Una falsa accusa di conversioni forzate scatena la collera dei radicali indù contro i cristiani nel Bihar
L’11 agosto una chiesa è stata attaccata nel Bihar e il 14 agosto un ragazzo cristiano è stato sequestrato per alcune ore da radicali indù infuriati per presunti casi di conversione forzata
In India l’accusa di conversioni forzate al cristianesimo scatena la collera dei radicali indù, anche quando, come di solito succede, è priva di fondamento, ma serve come pretesto per infierire su una persona, una famiglia, una comunità. L’11 agosto nel Bihar, uno stato nord orientale della federazione indiana, è stata attaccata una chiesa pentecostale nel villaggio di Depura, la Brethren Church, e i fedeli sono stati minacciati da una folla convinta che delle persone di fede indù fossero state circuite e indotte a convertirsi al cristianesimo.
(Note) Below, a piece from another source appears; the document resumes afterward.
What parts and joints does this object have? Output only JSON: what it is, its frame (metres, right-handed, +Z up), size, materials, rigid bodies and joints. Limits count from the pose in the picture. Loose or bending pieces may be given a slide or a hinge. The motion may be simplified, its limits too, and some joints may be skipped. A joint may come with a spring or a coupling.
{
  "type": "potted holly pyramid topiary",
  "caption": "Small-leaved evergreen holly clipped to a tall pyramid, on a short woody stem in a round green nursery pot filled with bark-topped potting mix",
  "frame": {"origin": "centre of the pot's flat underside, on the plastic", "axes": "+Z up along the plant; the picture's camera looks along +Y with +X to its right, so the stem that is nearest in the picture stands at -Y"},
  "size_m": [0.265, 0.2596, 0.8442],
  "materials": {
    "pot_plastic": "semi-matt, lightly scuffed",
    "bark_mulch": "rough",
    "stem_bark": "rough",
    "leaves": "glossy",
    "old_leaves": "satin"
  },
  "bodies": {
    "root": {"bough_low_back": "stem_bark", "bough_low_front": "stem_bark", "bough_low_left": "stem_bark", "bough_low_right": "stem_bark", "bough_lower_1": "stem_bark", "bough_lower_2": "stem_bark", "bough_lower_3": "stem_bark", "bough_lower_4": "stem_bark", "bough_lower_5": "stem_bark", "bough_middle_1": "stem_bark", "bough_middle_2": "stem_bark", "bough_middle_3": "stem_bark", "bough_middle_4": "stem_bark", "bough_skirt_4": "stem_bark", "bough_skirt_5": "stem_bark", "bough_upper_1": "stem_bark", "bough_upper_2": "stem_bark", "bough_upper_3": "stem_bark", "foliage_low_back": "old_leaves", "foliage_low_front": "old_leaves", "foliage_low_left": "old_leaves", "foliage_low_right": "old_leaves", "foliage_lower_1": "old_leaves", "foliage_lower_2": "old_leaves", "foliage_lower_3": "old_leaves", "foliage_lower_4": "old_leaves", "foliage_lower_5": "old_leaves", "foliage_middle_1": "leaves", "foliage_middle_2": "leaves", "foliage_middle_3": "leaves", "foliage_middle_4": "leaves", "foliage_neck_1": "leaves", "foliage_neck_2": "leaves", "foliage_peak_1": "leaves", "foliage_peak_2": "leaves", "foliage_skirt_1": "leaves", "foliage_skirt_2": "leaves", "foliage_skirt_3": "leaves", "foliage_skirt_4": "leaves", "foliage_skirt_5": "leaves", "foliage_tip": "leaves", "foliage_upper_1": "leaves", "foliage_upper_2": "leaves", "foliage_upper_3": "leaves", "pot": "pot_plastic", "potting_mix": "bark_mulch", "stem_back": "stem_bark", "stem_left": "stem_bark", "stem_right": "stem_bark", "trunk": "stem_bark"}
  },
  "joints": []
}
È dovuta intervenire la polizia per liberare i cristiani dall’assedio degli abitanti del villaggio. Ma il 14 agosto 50 esponenti dell’ala giovanile militante del Vishwa Hindu Parishad, l’organizzazione nazionalista indù, sono tornati a Depura, hanno minacciato i fedeli di “conseguenze catastrofiche” e poi hanno sequestrato un ragazzo cristiano, lo hanno portato a un tempio vicino dove gli hanno rasato la testa e hanno eseguito alcuni rituali sacri indù, ordinandogli infine di andare a purificarsi nel fiume Gange. Sajian K George, presidente del Global Council of Indian Christians, ha commentato per l’agenzia di stampa AsiaNews: quanto è accaduto a Depura “va contro gli ideali laici della nostra Costituzione. La minuscola comunità cristiana è costretta a subire grandi umiliazioni e violenze da parte della maggioranza”.